======== EXTRACTED RECORDS ========
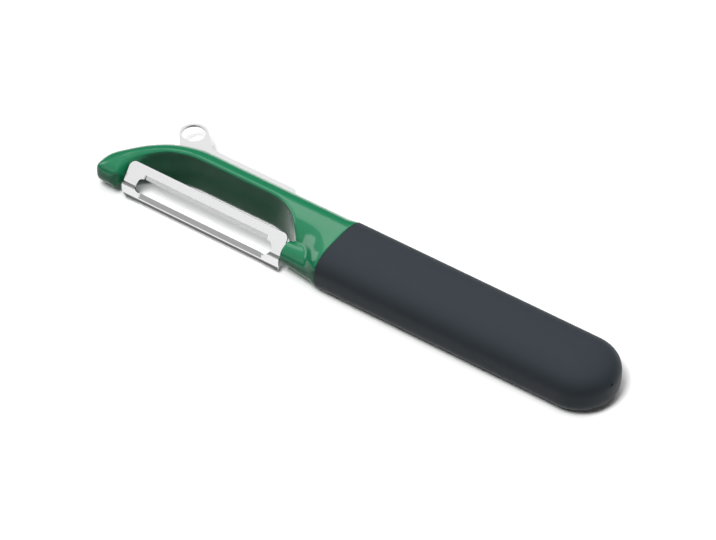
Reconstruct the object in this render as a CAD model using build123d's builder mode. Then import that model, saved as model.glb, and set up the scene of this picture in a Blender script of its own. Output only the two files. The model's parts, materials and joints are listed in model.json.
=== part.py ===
"""Swivel-blade vegetable peeler with a soft grip, a bow-shaped head and an eye remover.

Millimetres, +Z up. The origin is on the flat underside of the grip, halfway along it.
+X runs along the handle towards the butt, and the blade stands on the -Y side.
"""
from build123d import *
from math import acos, asin, atan2, copysign, cos, pi, radians, sin, sqrt
import os

# Handle section, shared by the grip and the neck
handle_width = 26.3
handle_height = 15.2
section_power = 3.0
rest_flat_depth = 0.05

# Grip
grip_length = 102.7
grip_stands_proud = 0.2
grip_edge_bevel = 0.3

# Neck and bow of the head
bow_thickness = 8.0
bow_straight_length = 55.5
bow_bend_lead_in = 6.0
bow_bend_radius = 33.0
bow_bend_angle = 49.0
inner_straight_length = 57.0
inner_bend_radius = 23.3
toe_run = 6.4
toe_outer_radius = 9.0
toe_inner_radius = 10.0
toe_thickness = 9.4
toe_front_run = 4.5
toe_half_height = 4.8
toe_corner_radius = 3.0
toe_inner_corner_radius = 3.4
toe_edge_radius = 4.5
toe_end_radius = 3.6
rim_radius = 0.8
toe_rim_radius = 4.0

# Closed end of the gap beside the blade, and the slope of the neck in front of it
gap_straight_start = 30.0
gap_end_radius = 18.0
gap_end_turn = 45.0
slope_length = 12.0
wall_allowance = 0.5
end_face_cosine = 0.9

# Boss that carries the blade at the neck
pivot_offset = 8.0
boss_shift = 0.3
boss_radius = 3.8
boss_reach = 14.2
boss_root_shift = 1.0
boss_root_half_width = 5.6
boss_root_half_height = 5.6
boss_root_drop = 1.3

# Core that runs inside the grip
tang_length = 88.0
tang_width = 19.0
tang_height = 8.6
tang_window_length = 13.0
tang_window_width = 7.0
tang_window_pitch = 26.0
tang_window_count = 3

# Blade, a pressed strip with a long slot
blade_sheet = 0.6
blade_tilt = 59.6
edge_offset = 0.9
high_edge_reach = 5.56
high_crease_reach = 1.77
high_crease_rise = 1.14
low_edge_reach = 6.67
low_crease_reach = 2.63
low_crease_rise = 1.91
crease_radius = 0.8
tip_corner_radius = 2.4
neck_high_corner_radius = 1.8
neck_low_corner_radius = 0.6
neck_side_play = 0.4
tip_side_play = 0.55

# Slot of the blade and its ground edges
slot_length = 53.4
slot_width = 4.75
slot_drop = 1.12
slot_shift = 0.3
high_bevel_width = 1.46
low_bevel_width = 1.8
bevel_land = 0.15
relief_width = 0.5
relief_hole_diameter = 0.8
relief_hole_gap = 0.3

# Pivot pins and the ears of the blade
pin_diameter = 1.5
pin_running_clearance = 0.05
pin_overhang = 0.5
neck_pin_depth = 5.2
tip_pin_recess = 0.9
ear_radius = 1.65
ear_foot_radius = 0.3
ear_high_reach = 3.0
ear_low_reach = 3.9
tip_washer_radius = 2.2
tip_washer_height = 0.3
pin_end_chamfer = 0.2

# Eye remover, a flat plate set in the back of the bow
plate_thickness = 0.8
eye_hole_diameter = 7.9
eye_rim = 0.85
eye_reach = 70.95
eye_offset = 19.6
eye_throat_reach = 72.0
eye_throat_offset = 13.5
eye_root_reach = 67.5
eye_root_offset = 6.5
fin_reach = 3.8
fin_embed = 3.6
fin_rear_reach = 27.0
fin_front_reach = 61.0
fin_corner_radius = 2.4

# Small round mark of the mould's gate on the butt
gate_diameter = 1.1
gate_depth = 0.25
gate_rise = 3.1
gate_side = 1.7

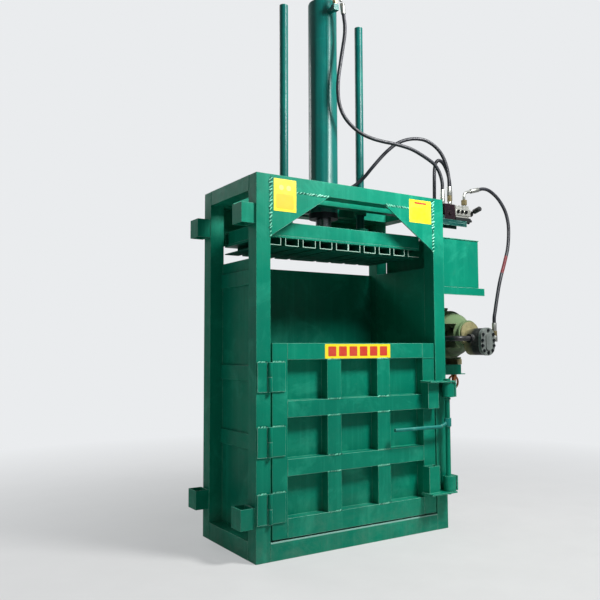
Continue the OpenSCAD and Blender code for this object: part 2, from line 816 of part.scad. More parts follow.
========
[AIM OF THE EXERCISE] Go through the material line by line. Show each line that contains the string "this".

[OUTPUT OF THE TASK]
Reconstruct the object in this render as a CAD model using build123d's builder mode. Then import that model, saved as model.glb, and set up the scene of this picture in a Blender script of its own. Output only the two files. The model's parts, materials and joints are listed in model.json.
Continue the OpenSCAD and Blender code for this object: part 2, from line 816 of part.scad. More parts follow.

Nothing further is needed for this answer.